**** DATA EXTRACT

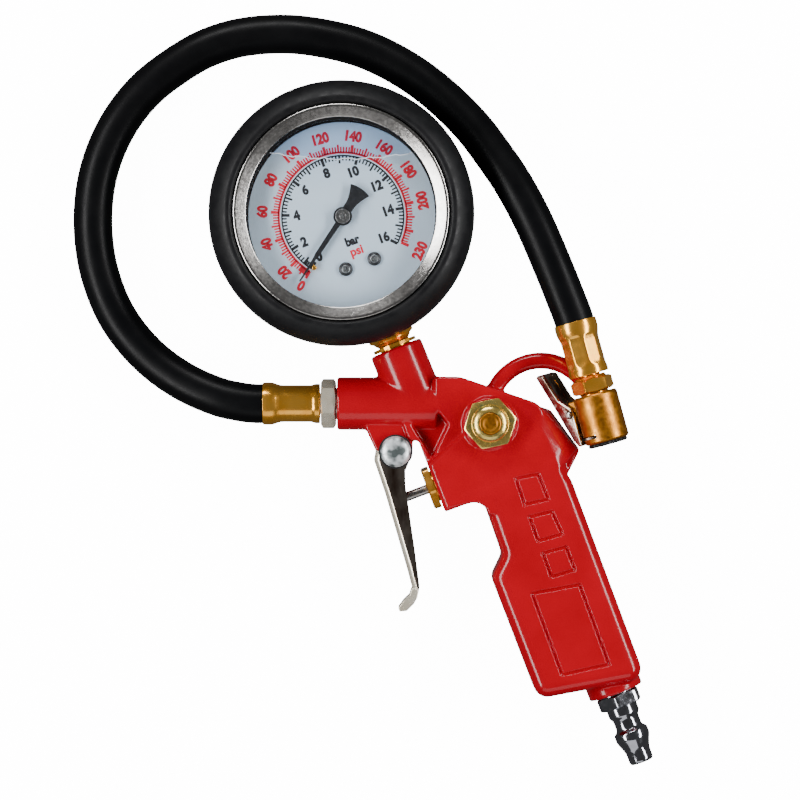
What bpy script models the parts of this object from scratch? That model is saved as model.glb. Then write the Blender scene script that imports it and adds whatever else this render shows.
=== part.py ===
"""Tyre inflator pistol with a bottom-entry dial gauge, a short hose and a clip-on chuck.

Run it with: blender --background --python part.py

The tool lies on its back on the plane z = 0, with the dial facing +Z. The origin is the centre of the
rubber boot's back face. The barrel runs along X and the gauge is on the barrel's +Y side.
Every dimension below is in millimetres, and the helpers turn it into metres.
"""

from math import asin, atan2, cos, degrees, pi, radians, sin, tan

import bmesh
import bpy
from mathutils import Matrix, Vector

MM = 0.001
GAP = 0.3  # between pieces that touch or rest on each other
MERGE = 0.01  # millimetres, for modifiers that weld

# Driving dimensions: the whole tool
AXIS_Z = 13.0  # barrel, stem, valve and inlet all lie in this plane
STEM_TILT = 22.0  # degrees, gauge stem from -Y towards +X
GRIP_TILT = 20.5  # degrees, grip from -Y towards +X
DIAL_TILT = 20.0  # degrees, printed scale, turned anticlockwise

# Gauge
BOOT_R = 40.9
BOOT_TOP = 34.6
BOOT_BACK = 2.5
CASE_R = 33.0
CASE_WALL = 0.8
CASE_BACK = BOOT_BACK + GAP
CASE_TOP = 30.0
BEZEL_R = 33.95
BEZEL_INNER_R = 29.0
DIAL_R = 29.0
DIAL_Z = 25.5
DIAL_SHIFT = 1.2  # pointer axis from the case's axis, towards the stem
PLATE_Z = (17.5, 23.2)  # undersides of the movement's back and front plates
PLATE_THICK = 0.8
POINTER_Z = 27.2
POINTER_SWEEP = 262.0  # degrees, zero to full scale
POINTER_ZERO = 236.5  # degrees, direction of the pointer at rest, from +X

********

### WHAT TO DO:
Only the lines from the first line of the material above through the line that contains "a clip-on chuck." should be quoted, each one exactly.

### TASK ANSWER:
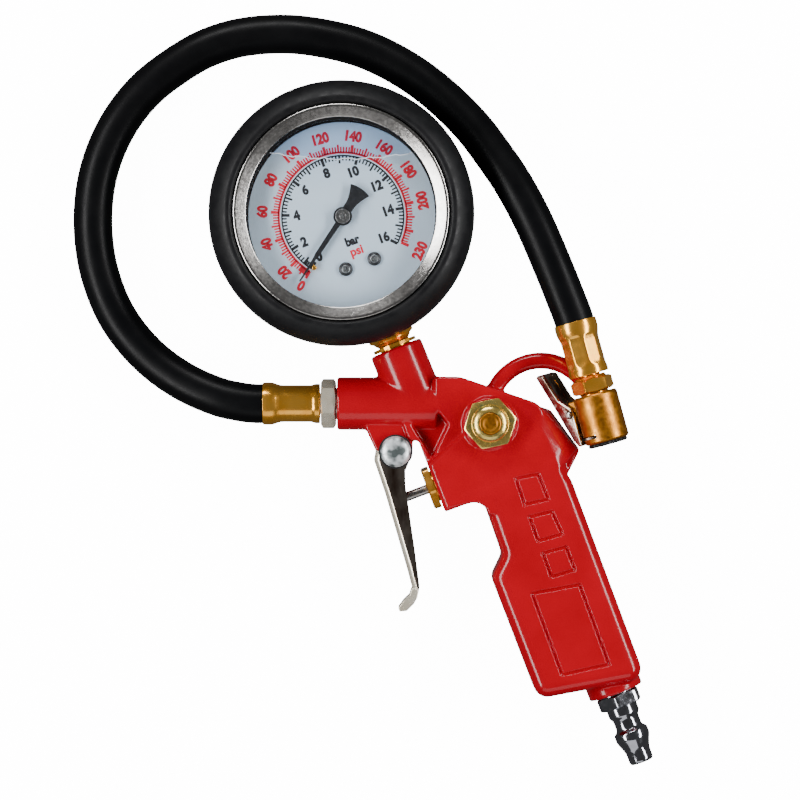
What bpy script models the parts of this object from scratch? That model is saved as model.glb. Then write the Blender scene script that imports it and adds whatever else this render shows.
=== part.py ===
"""Tyre inflator pistol with a bottom-entry dial gauge, a short hose and a clip-on chuck.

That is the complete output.